• _Exercise_:
Within the records below, reproduce without change the lines from the line that has "Write the three.js" through the line that has "import * as THREE from 'three';", and only those.

---- Stored rows

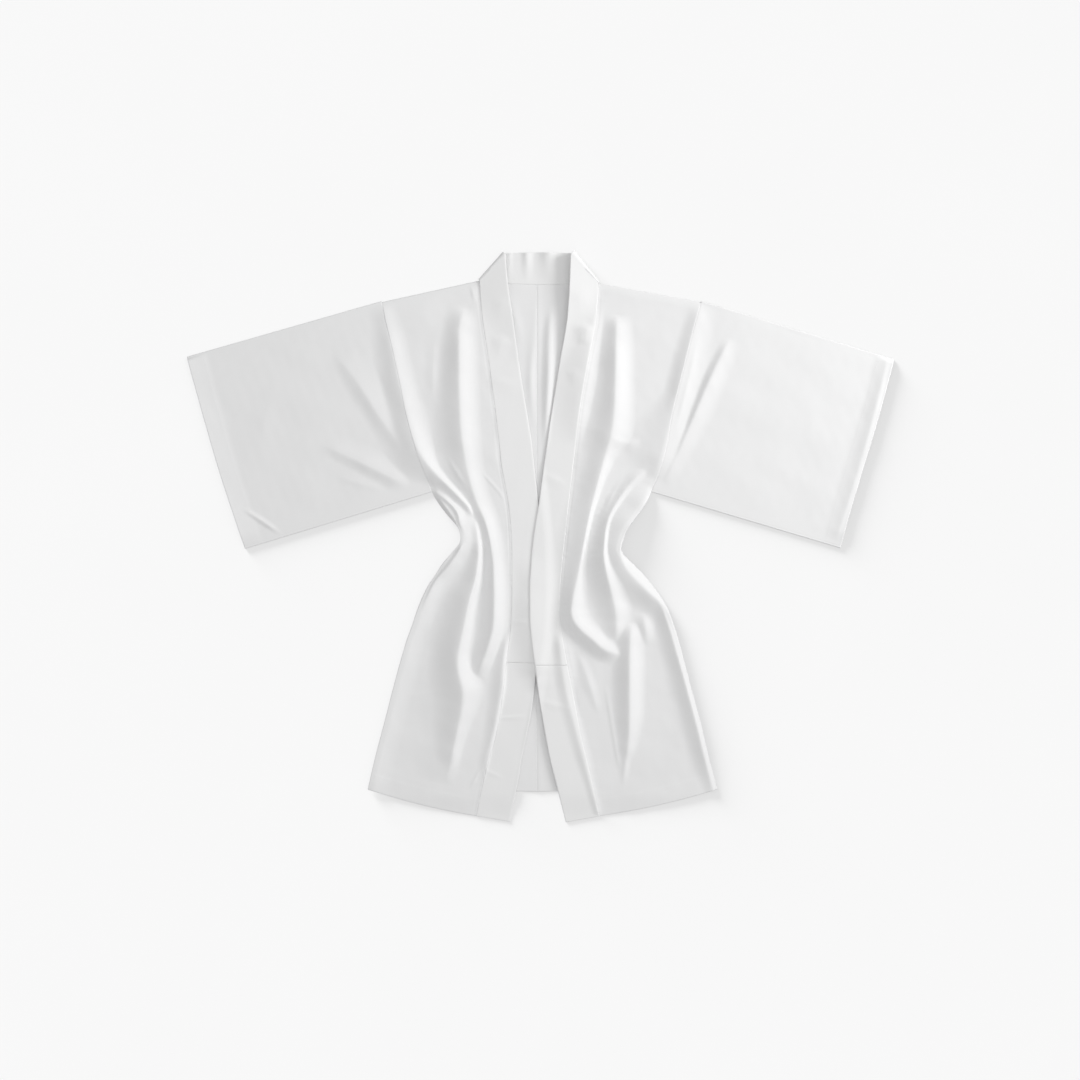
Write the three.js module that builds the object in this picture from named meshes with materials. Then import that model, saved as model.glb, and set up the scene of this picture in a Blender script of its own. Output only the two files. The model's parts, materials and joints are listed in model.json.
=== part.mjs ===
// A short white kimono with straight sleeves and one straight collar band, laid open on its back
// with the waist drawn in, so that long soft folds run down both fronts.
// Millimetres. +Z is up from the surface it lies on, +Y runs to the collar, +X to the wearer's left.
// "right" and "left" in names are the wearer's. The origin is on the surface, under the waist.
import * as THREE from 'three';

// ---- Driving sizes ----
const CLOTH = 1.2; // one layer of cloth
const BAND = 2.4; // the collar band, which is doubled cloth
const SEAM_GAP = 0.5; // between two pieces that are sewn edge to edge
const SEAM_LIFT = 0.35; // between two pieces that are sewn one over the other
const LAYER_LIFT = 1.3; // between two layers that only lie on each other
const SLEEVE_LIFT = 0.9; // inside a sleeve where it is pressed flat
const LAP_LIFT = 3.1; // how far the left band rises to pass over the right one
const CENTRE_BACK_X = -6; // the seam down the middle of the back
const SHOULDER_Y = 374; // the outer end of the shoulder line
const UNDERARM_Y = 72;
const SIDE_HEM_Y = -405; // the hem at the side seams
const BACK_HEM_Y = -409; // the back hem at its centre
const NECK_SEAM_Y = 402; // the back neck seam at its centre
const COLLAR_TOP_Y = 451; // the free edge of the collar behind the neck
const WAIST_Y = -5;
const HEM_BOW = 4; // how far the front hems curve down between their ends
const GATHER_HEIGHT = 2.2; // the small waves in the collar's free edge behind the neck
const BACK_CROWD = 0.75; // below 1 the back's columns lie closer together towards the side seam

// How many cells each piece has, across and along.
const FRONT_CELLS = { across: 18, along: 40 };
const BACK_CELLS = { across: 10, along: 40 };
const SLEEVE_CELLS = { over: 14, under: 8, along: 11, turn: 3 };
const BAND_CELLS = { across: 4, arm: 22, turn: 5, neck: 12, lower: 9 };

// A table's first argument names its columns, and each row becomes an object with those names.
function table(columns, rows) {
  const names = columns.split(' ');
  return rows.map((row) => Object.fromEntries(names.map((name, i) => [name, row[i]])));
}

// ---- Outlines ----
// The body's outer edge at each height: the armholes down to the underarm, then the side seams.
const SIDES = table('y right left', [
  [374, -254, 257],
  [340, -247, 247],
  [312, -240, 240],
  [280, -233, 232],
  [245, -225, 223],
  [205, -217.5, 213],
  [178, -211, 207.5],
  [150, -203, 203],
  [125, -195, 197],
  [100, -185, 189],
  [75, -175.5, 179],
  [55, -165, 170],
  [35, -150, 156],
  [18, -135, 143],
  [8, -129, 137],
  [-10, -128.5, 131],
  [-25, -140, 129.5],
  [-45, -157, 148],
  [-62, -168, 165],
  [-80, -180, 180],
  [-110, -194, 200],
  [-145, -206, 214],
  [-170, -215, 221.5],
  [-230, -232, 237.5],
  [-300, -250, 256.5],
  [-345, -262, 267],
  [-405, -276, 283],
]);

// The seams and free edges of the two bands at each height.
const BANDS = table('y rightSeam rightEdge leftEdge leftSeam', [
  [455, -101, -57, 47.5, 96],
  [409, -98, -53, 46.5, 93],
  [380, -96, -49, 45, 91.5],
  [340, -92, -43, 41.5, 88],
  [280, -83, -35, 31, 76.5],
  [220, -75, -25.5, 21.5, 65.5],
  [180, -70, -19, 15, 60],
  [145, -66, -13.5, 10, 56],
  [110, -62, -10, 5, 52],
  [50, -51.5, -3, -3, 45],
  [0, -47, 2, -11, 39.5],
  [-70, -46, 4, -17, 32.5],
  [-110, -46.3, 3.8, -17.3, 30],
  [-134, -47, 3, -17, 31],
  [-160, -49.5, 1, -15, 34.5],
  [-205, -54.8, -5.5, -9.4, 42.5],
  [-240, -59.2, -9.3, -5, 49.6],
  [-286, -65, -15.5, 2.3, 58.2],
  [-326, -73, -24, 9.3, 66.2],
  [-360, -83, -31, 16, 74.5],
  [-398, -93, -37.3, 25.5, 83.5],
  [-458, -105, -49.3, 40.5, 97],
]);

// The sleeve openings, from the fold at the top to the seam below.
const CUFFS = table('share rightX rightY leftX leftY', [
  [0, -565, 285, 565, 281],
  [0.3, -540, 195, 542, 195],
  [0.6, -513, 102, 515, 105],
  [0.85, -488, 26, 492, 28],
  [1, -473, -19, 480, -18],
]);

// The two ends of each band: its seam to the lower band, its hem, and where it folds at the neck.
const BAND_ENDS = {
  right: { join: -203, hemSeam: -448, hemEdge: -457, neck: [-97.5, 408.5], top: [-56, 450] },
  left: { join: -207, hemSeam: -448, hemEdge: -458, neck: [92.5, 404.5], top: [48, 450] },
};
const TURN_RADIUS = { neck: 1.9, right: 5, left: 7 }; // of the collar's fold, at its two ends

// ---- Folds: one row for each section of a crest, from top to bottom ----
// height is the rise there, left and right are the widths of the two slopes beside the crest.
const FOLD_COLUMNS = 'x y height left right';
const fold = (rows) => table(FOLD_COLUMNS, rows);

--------
---- Stored rows

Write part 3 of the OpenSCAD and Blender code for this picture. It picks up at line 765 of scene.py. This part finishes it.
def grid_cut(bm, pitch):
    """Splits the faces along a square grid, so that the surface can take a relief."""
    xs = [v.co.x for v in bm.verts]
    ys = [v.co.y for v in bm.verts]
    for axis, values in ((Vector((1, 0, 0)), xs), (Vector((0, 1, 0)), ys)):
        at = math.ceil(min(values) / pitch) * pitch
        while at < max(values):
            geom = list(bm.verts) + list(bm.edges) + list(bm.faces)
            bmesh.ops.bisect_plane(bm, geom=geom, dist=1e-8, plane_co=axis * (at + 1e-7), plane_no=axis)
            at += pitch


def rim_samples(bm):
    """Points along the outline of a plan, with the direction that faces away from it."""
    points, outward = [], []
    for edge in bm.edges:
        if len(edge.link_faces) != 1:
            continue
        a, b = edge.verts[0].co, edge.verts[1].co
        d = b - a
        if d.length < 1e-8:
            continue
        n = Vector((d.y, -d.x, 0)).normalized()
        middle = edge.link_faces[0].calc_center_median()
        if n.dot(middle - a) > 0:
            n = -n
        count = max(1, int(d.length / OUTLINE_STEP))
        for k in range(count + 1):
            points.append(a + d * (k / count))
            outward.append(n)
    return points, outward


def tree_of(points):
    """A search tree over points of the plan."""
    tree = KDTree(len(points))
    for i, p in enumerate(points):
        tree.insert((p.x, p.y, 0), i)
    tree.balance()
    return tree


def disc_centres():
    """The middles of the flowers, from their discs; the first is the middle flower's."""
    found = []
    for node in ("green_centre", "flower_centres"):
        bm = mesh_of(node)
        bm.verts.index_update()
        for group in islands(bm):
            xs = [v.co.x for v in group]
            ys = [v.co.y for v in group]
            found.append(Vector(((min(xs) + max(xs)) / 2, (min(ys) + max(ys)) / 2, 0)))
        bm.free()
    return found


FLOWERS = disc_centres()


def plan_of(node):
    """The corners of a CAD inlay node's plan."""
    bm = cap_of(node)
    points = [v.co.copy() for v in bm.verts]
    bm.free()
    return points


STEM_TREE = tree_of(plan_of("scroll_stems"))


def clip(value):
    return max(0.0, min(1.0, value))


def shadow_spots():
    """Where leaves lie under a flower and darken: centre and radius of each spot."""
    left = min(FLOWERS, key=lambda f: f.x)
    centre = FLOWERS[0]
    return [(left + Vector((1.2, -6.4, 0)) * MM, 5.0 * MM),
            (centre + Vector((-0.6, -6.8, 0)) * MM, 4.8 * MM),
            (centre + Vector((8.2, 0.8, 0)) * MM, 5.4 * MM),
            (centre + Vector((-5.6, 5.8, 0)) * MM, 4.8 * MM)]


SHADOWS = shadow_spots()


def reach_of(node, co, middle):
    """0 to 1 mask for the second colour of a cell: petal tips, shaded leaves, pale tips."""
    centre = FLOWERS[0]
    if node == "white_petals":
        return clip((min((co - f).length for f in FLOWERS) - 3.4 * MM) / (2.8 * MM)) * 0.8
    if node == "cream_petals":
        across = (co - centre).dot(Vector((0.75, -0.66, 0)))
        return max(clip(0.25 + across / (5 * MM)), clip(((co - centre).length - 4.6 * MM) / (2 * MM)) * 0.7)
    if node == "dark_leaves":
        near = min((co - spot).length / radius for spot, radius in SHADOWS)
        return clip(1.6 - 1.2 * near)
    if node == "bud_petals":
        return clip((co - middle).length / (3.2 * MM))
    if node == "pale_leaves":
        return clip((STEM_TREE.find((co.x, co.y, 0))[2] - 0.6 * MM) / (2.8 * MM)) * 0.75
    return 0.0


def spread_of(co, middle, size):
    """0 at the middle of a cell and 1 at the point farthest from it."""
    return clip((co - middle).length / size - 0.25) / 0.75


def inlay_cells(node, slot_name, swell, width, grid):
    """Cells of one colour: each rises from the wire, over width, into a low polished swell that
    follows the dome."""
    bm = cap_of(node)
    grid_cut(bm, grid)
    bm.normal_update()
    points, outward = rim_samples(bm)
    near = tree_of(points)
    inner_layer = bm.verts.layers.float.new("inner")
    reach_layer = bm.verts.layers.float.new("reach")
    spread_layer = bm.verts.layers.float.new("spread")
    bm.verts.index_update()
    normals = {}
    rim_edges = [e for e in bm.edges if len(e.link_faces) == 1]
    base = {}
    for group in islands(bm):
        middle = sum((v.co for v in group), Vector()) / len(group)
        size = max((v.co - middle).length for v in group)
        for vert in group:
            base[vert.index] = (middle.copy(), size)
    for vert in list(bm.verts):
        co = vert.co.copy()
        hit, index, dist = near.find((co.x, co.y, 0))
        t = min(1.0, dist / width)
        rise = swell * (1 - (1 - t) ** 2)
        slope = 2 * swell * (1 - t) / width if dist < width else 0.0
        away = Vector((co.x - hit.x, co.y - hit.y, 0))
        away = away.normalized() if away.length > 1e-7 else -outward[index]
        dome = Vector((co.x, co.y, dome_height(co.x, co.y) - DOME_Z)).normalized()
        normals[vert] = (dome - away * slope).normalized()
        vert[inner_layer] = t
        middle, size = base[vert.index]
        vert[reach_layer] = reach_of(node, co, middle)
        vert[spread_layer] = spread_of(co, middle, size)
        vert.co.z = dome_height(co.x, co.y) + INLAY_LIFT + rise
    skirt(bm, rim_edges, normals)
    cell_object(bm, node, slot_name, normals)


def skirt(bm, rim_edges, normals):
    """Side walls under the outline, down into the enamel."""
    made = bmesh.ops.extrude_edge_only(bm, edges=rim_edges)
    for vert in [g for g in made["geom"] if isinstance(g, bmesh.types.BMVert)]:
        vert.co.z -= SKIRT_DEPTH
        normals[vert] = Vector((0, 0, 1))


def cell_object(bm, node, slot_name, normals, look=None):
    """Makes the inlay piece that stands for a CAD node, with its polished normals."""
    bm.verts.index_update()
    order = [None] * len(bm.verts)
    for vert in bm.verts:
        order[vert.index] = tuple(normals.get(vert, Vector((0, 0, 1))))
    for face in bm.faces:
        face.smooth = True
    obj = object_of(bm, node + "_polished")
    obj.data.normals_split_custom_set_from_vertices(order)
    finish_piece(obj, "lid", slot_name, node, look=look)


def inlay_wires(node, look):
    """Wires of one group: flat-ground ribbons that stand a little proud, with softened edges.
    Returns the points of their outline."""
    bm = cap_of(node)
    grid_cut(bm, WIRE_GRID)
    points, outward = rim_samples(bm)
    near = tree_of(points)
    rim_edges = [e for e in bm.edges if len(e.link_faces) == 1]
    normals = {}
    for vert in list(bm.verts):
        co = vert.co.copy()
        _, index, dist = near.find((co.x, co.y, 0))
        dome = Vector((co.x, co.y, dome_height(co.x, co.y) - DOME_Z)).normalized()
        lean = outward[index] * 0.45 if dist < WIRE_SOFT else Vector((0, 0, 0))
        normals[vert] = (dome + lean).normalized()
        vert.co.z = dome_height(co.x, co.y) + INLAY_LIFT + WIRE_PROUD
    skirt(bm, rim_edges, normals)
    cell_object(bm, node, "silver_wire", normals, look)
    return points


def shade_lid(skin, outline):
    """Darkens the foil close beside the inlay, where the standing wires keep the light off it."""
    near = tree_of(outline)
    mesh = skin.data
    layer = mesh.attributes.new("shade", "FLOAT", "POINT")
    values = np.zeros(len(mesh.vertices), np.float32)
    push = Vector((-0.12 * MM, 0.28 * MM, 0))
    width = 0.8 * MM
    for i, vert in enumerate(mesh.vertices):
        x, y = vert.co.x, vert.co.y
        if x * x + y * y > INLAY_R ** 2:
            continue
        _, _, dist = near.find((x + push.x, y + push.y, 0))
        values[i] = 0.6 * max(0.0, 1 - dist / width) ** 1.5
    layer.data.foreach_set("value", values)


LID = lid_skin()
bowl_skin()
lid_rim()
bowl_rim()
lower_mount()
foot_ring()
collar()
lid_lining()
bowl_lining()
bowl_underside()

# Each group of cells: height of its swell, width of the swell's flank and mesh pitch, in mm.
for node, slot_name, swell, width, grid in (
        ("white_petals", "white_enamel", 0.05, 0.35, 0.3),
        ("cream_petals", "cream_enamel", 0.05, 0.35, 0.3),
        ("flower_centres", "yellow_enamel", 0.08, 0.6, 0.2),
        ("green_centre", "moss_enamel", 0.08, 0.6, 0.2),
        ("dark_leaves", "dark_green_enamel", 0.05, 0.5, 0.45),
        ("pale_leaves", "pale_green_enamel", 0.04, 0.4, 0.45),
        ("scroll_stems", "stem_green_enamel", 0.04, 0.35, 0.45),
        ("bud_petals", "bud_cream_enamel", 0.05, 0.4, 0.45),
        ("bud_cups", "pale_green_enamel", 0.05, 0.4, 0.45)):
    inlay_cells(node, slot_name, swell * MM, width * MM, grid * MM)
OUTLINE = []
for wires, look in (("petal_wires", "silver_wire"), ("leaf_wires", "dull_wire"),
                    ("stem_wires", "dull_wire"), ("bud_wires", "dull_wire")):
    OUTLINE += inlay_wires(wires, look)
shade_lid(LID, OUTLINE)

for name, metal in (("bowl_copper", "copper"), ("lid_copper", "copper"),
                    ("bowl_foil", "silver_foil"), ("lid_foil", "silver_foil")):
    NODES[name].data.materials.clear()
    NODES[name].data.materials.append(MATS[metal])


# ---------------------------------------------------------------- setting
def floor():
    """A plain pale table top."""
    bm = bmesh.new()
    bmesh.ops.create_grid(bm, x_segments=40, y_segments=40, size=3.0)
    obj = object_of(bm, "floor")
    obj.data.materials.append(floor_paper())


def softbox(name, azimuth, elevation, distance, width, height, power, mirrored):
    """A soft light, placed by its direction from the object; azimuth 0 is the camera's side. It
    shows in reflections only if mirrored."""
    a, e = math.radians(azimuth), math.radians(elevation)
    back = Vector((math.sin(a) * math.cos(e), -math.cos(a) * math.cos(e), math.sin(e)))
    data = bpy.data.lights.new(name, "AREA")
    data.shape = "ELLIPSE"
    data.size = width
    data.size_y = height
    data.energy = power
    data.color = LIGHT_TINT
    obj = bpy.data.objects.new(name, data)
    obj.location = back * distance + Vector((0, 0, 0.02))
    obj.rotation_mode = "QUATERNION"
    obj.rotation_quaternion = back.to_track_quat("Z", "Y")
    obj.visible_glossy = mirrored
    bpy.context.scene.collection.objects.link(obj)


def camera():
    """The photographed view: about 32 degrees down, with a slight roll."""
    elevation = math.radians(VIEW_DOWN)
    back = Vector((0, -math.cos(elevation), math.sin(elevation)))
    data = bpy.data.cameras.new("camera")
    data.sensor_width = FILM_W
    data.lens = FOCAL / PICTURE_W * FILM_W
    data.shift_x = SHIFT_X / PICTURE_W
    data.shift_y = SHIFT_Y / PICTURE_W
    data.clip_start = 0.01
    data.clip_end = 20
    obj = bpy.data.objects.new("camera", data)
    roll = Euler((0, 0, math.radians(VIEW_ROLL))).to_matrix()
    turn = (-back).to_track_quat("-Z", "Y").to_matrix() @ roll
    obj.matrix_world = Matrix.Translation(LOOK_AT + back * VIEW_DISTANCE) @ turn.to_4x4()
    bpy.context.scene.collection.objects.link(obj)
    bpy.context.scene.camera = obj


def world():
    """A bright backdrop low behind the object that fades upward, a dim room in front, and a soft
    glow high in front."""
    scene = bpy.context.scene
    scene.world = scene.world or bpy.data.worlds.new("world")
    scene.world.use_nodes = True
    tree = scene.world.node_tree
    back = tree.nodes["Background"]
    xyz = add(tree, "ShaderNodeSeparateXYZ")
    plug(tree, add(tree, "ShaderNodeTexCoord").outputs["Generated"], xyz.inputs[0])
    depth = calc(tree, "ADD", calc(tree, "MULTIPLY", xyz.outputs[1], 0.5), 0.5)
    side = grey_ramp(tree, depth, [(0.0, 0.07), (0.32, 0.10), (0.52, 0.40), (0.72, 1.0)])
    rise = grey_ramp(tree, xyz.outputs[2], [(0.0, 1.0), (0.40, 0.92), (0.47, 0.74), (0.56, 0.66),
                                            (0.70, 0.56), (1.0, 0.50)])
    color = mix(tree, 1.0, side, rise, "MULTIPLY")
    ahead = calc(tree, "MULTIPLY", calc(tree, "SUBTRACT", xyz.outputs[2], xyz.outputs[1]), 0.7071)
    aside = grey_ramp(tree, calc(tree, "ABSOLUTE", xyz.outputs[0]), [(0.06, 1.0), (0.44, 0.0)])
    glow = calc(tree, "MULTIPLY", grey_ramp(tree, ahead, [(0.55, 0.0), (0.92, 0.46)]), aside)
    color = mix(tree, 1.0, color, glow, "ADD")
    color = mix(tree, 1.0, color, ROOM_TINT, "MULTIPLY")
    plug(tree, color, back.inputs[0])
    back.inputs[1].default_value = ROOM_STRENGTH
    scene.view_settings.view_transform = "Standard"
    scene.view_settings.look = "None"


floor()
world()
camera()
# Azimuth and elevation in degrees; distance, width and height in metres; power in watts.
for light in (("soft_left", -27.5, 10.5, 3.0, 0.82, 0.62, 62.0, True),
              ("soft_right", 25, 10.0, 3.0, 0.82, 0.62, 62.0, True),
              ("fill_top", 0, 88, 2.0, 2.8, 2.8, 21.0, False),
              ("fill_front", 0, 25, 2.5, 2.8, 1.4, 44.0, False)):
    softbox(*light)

--------
---- Stored rows

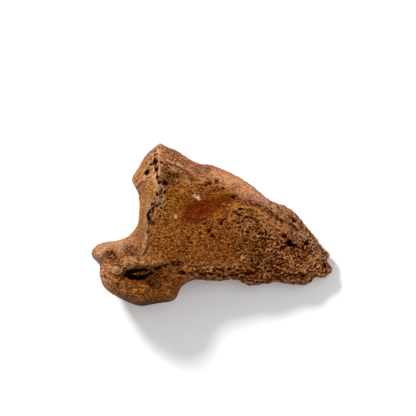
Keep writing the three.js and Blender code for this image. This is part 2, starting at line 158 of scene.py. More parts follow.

--------

• _Problem solution_:
Write the three.js module that builds the object in this picture from named meshes with materials. Then import that model, saved as model.glb, and set up the scene of this picture in a Blender script of its own. Output only the two files. The model's parts, materials and joints are listed in model.json.
=== part.mjs ===
// A short white kimono with straight sleeves and one straight collar band, laid open on its back
// with the waist drawn in, so that long soft folds run down both fronts.
// Millimetres. +Z is up from the surface it lies on, +Y runs to the collar, +X to the wearer's left.
// "right" and "left" in names are the wearer's. The origin is on the surface, under the waist.
import * as THREE from 'three';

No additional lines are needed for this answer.